“Friends From Home”
"Friends From Home" is an animated short film that follows the stream of consciousness of a third-generation Asian American college student as she holds conversations about generational differences over Zoom with her California-based friends and family. As the multi-faceted complications within race, identity, and upbringing are gradually unpacked, a much more hidden and disturbing issue is suddenly revealed.
My purpose
I intend for this project to draw a line between the more commonly told perspectives of first and second generation Asian Americans (more specifically, their feeling of disconnection between their native country and being “American”) and the experiences of third generation Asian Americans (in which there are even deeper feelings of isolation between their first and second generation counterparts, their native country, and being “American”).

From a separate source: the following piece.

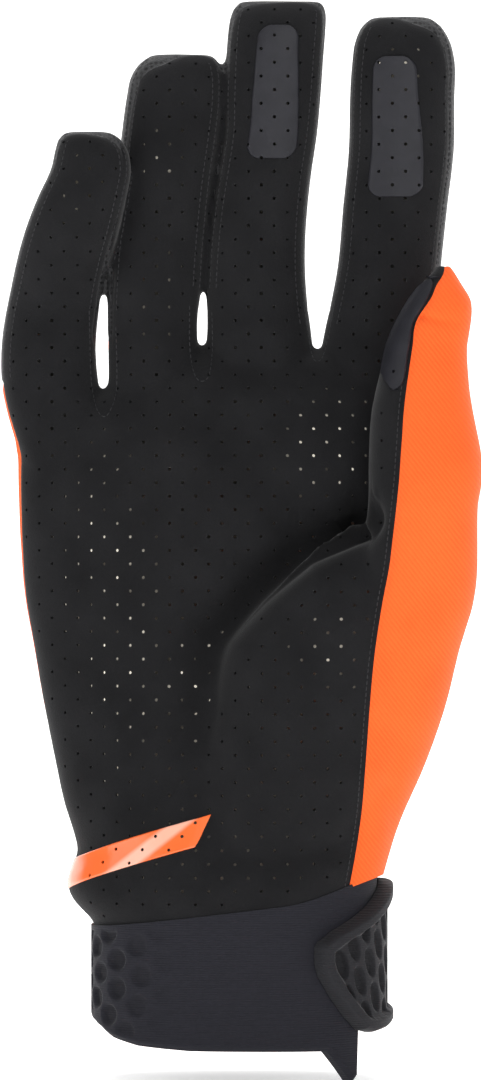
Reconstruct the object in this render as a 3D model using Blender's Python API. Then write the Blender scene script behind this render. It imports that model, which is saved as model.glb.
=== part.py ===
"""A right-hand off-road riding glove with its form as worn, palm side towards -Y.

Metres, +Z up along the fingers, +X towards the thumb. The origin is the middle of the
mouth of the cuff, where the wrist goes in. The skin is one hollow form, cut into its
panels along the seams, with the cuff, the closure and the grip patches fitted to it.
"""

import math
from collections import namedtuple

import bmesh
import bpy
import numpy as np

# The palm, whose sizes give those of the digits
PALM_WIDTH = 0.0960
PALM_LENGTH = 0.1240
PALM_DEPTH = 0.0394
TUBE_SQUARENESS = 2.3

# Cloth and gaps
WALL = 0.0015
SEAM_GAP = 0.0003
SEAM_FORWARD = 0.0035
PATCH_THICKNESS = 0.0006

# The wrist seam, which climbs towards the thumb
WRIST_SEAM_HEIGHT = 0.0306
WRIST_SEAM_TILT = 0.12
WRIST_SEAM_RISE = 0.0045
WRIST_RISE_START = 0.010
WRIST_RISE_RUN = 0.026

# Where the top of the hand drops towards the little finger
TOP_DROP = 0.0170
TOP_DROP_START = -0.009
TOP_DROP_RUN = 0.041
TOP_DROP_LIMIT = 1.2

# Cuff and closure tab
CUFF_WALL = 0.0025
CUFF_STEP = 6
TAB_FIELD = 0.0017
TAB_RIM = 0.0028
TAB_RIM_WIDTH = 0.0032
TAB_RIM_ROUND = 0.0007
TAB_RIM_FIT = 3
TAB_SEAM_CLEARANCE = 0.0008

# The front seam of the thumb runs to its own web with the palm
WEB_START = 0.8548 * PALM_LENGTH
WEB_END = 0.9919 * PALM_LENGTH
WEB_CUT_BELOW = 0.003
WEB_CUT_ABOVE = 0.002
KNUCKLE_SEAM_RISE = 0.006

# Cutters reach past what they cut: shares of the palm's width and of a digit's length
CUTTER_REACH = 0.7
CUTTER_OVERRUN = 1.06
WRIST_TRIM_STEPS = 96
SIDE_SEAM_STEPS = 14
FINGER_SEAM_STEPS = 16
THUMB_SEAM_STEPS = 40
WEB_STEPS = (10, 12)

# Sides and sections of the cavity in the palm, in the thumb and its base, and in a finger
PALM_CAVITY = (28, 12)
THUMB_CAVITY = (18, 9)
FINGER_CAVITY = (12, 9)

Section = namedtuple("Section", "along side wide forward deep")
Tube = namedtuple("Tube", "name root_x root_z length width depth reach around stations rows")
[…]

Additionally, I also plan for my project to convey a sense of reassurance and catharsis for other third generation Asian Americans--and possibly Asian American adoptees and mixed Americans as well--who may have also experienced the same inequities by feeling invalidated or unaccepted by some members of their own ethnic group for being less connected to their roots.
My Process
In order to create this project, I conducted and recorded interviews on Zoom with my family and second generation Asian American friends, in which I confronted them about significantly uncomfortable past conversations/interactions I remember us having as a result of our generational differences. These stories then culminated to my final request for them to express their opinions of me as a third generation Asian American, as well as third generation Asian Americans in general. I then extracted fragments of audio from the interviews that I felt were summative of each conversation, and then storyboarded/animated a “visual essay” expressing my reactions and sentiments associated with them.